- Genre: Sitcom
- Created by: Arnold Margolin
- Written by: Philip Rosenthal; Oliver Goldstick;
- Starring: Robert Mitchum; Juliette Lewis; Ben Savage; Jessica Player; David Lascher; Barry Gordon;
- Country of origin: United States
- Original language: English
- No. of seasons: 1
- No. of episodes: 9

Production
- Executive producers: Sonny Grosso; Larry Jacobson;
- Running time: 30 minutes
- Production companies: Grosso-Jacobson Productions; NBC Productions; Feature Films For Families;

Original release
- Network: NBC
- Release: March 24 – August 19, 1990

= A Family for Joe =

1990 American TV series

A Family for Joe is an American sitcom that starred Robert Mitchum in the title role. It started out as a television movie that aired NBC on February 25, 1990, before turning it into a series that lasted from March 24 until August 19, 1990. Nine episodes of the series were filmed.

==Plot==
A Family for Joe is about the Bankston children, 13-year-old Nick (Chris Furrh), 11-year-old Holly (Maia Brewton), 9-year-old Chris (Jarrad Paul), and 7-year-old Mary (Jessica Player) who have been recently orphaned. Rather than have themselves split up into foster care, they find a homeless man, Joe (Robert Mitchum), to live with them and act as their grandfather. It isn't until Joe is granted monitored guardianship of the children by a family court judge when the real trial between him and them all begins.

==Cast==
- Robert Mitchum as Joe Whitaker
- Maia Brewton as Holly Bankston (original film)
- Juliette Lewis as Holly Bankston (series)
- Chris Furrh as Nick Bankston (original film)
- David Lascher as Nick Bankston (series)
- Barry Gordon as Roger Hightower
- Jarrad Paul as Chris Bankston (original film)
- Ben Savage as Chris Bankston (series)
- Jessica Player as Mary Bankston
- Barbara Babcock as Miss Collins
- David Nelson as George Merkel
- Anna Mathias as Annie Brewster
- Jim Hackett as Pete Brewster
- Janet MacLachlan as Judge Delaney
- Patrick Cronin as Mr.

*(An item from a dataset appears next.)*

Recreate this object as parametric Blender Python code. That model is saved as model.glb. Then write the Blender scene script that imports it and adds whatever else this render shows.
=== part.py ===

Reed
- Robert Casper as Mr. Edwards
- Richard X. Slattery as Officer Finney
- Maggie Egan as Mrs. Lewis
- John Mitchum as Preacher
- Helena Carroll as Mrs. Spruce
- Beverly Sanders as Doctor Bennett
- Patrick Campbell as Homeless Man
- Dorothy Neumann as Bag Lady
- Dennis Fimple as Man at Mission Door
- Dartanian as Punk 1
- Andrew Roperto as Punk 2
- Hugo Huizar as Punk 3
- Andrew Margolin as Young Cop
- Diane Almeida as Nurse
- Julie Ashton as Bank Cashier
- Sam Denoff as Slamburger Manager
- Nikki Cox as Carrie Lewis
- Gretchen Learman as Valerie Brewster
- Jacqueline Caru as Bonnie Brewster
- Justin Shenkarow as Pete Brewster Jr.
- Brandon Loomis as Student / BoyScout
- Jorga Caye as AA Meeting Attendee

==Episodes==
===TV Movie===

| Title | Directed by | Written by | Original release date |
|---|---|---|---|
| "A Family for Joe" | Jeff Melman | Arnold Margolin | February 25, 1990 |

===Episodes===

| No. | Title | Directed by | Written by | Original release date |
|---|---|---|---|---|
| 1 | "A Little Romance" | Alan Rafkin | Story by : Mady Julian & Carrie Honigblum & Renee Phillips Teleplay by : Oliver Goldstick & Phil Rosenthal & David A. Caplan & Brian LaPan | March 24, 1990 |
| 2 | "The Medium" | Unknown | Unknown | March 31, 1990 |
| 3 | "Nick's Heart" | Unknown | Unknown | April 7, 1990 |
| 4 | "An Earful" | Alan Rafkin | Oliver Goldstick & Phil Rosenthal | April 14, 1990 |
| 5 | "Life of the Party" | Unknown | Unknown | April 28, 1990 |
| 6 | "Law and Order" | Alan Rafkin | Arnold Kane | May 5, 1990 |
| 7 | "Once a Bum" | Unknown | Unknown | August 5, 1990 |
| 8 | "Night School" | Unknown | Unknown | August 12, 1990 |
| 9 | "Having a Baby" | Alan Rafkin | Renee Phillips & Carrie Honigblum | August 19, 1990 |

==Response==
Ken Tucker of Entertainment Weekly rated the series a D, stating that "the kids are leering little creeps, the jokes are moronic, and Joe's homelessness is already absent from the show's current scripts".

In the documentary series The Write Environment, writer Philip Rosenthal (who would go on to create Everybody Loves Raymond) talks about being a staff writer on the series.